* **Exercise description**
Give back the full material, exactly as it reads.

* **Information shown**
*****

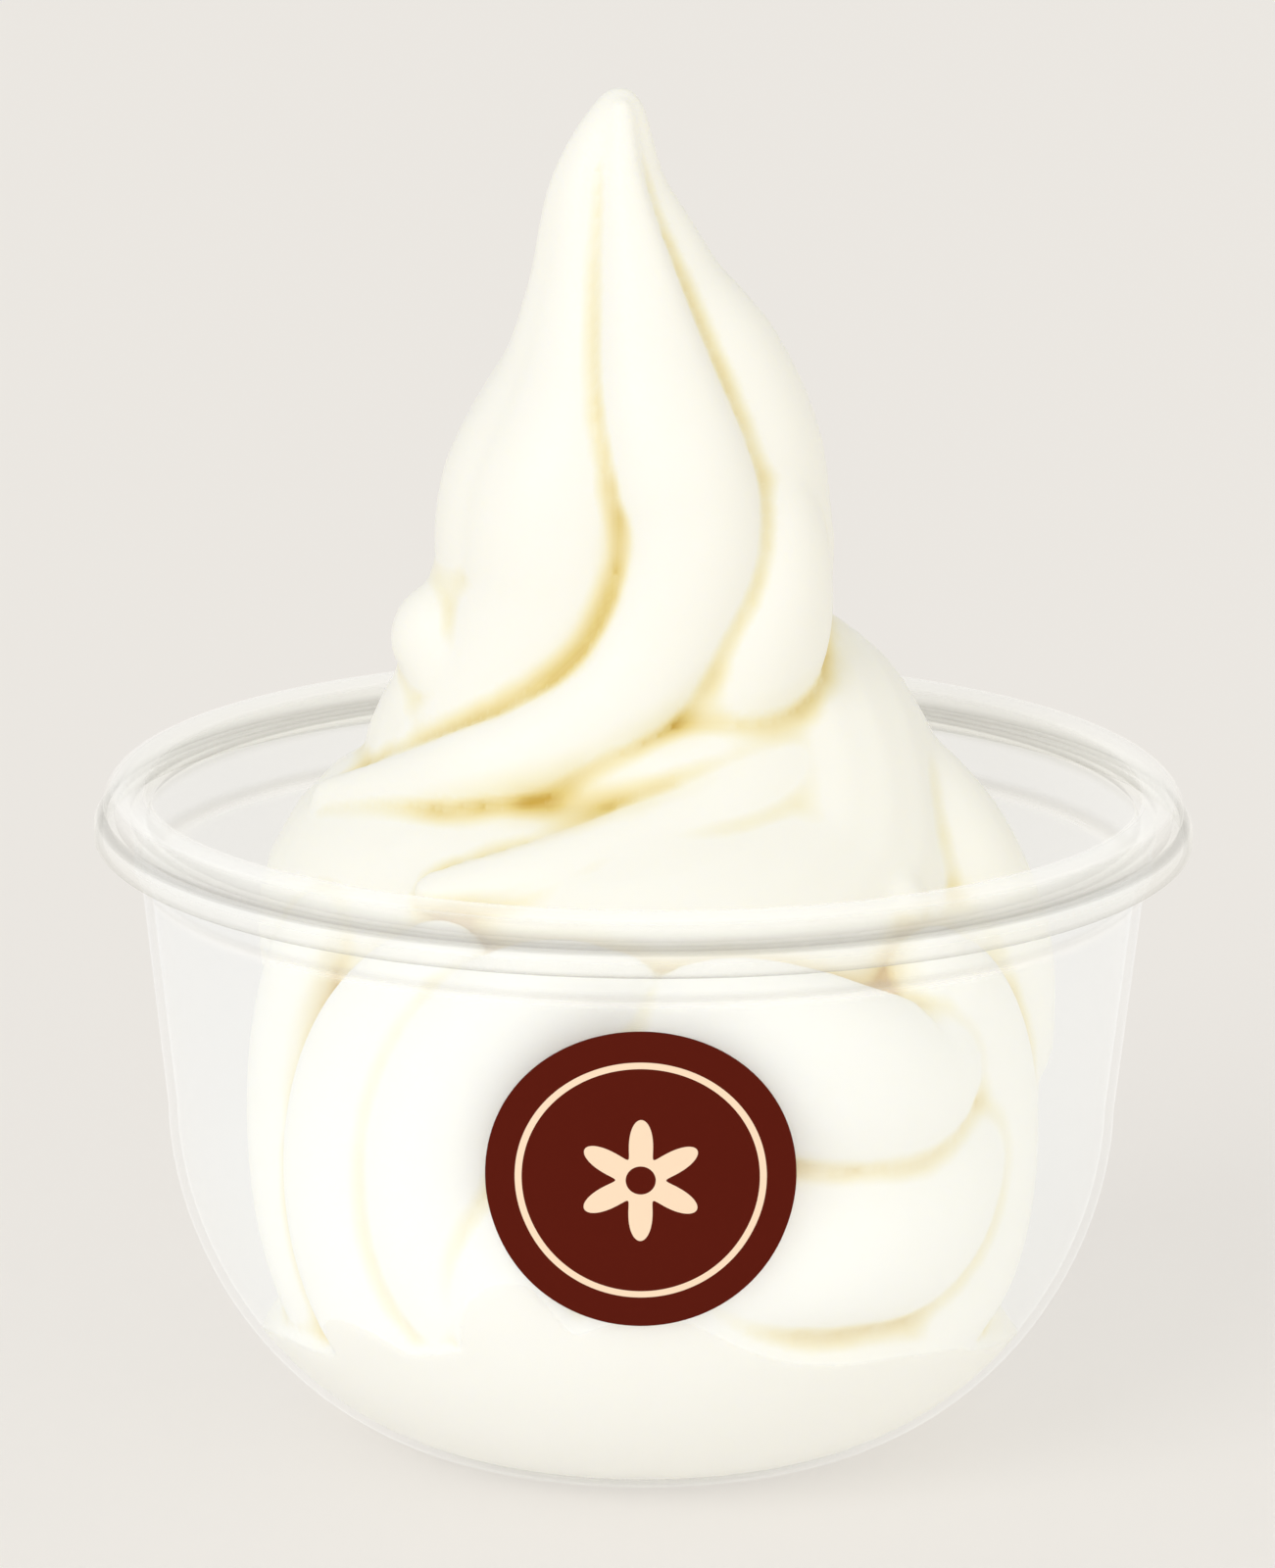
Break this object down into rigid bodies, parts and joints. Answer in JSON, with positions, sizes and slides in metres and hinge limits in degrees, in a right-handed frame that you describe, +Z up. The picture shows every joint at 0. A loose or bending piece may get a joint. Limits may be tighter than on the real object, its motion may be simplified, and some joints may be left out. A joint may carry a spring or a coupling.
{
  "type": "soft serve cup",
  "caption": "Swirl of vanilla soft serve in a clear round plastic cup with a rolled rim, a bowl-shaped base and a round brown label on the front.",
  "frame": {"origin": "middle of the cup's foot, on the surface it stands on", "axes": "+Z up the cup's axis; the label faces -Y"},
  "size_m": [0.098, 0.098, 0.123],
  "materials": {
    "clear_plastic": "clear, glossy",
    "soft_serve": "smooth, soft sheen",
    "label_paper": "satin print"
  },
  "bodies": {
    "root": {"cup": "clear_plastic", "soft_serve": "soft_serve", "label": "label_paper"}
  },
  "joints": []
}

*****

* **Response to this exercise**
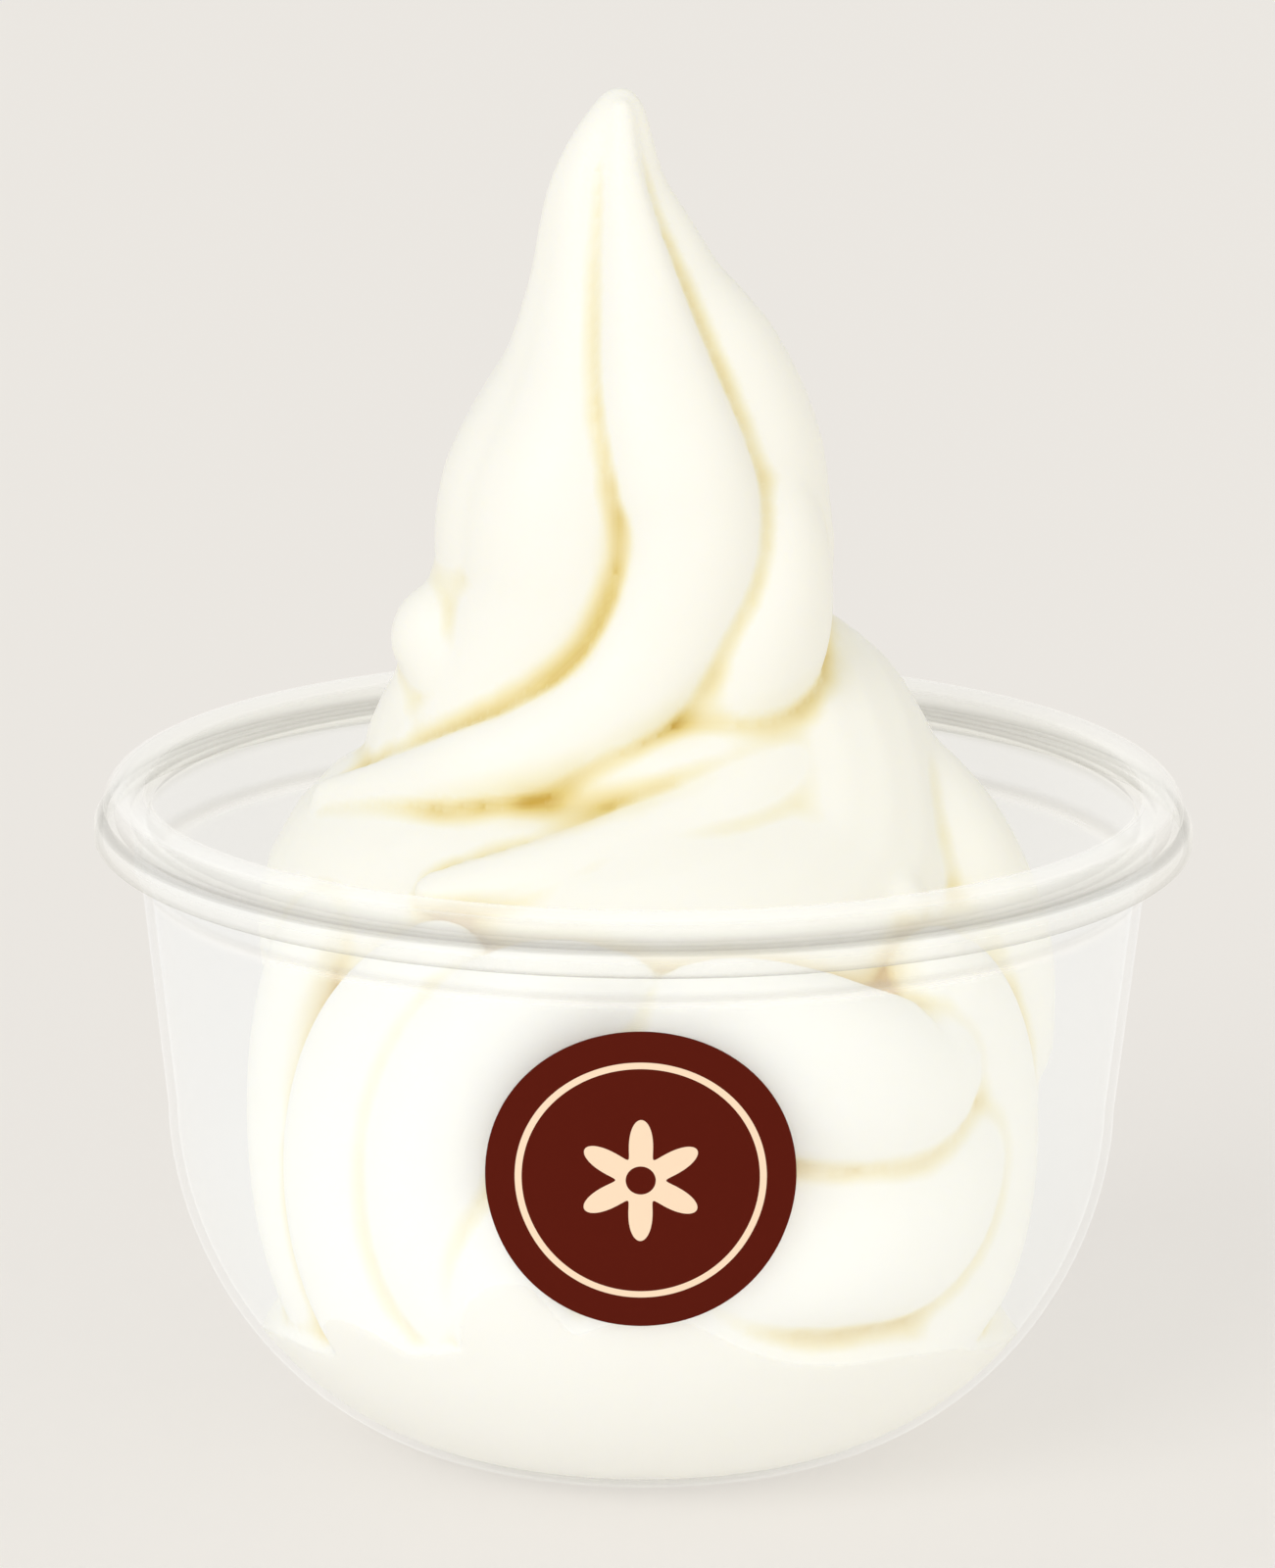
Break this object down into rigid bodies, parts and joints. Answer in JSON, with positions, sizes and slides in metres and hinge limits in degrees, in a right-handed frame that you describe, +Z up. The picture shows every joint at 0. A loose or bending piece may get a joint. Limits may be tighter than on the real object, its motion may be simplified, and some joints may be left out. A joint may carry a spring or a coupling.
{
  "type": "soft serve cup",
  "caption": "Swirl of vanilla soft serve in a clear round plastic cup with a rolled rim, a bowl-shaped base and a round brown label on the front.",
  "frame": {"origin": "middle of the cup's foot, on the surface it stands on", "axes": "+Z up the cup's axis; the label faces -Y"},
  "size_m": [0.098, 0.098, 0.123],
  "materials": {
    "clear_plastic": "clear, glossy",
    "soft_serve": "smooth, soft sheen",
    "label_paper": "satin print"
  },
  "bodies": {
    "root": {"cup": "clear_plastic", "soft_serve": "soft_serve", "label": "label_paper"}
  },
  "joints": []
}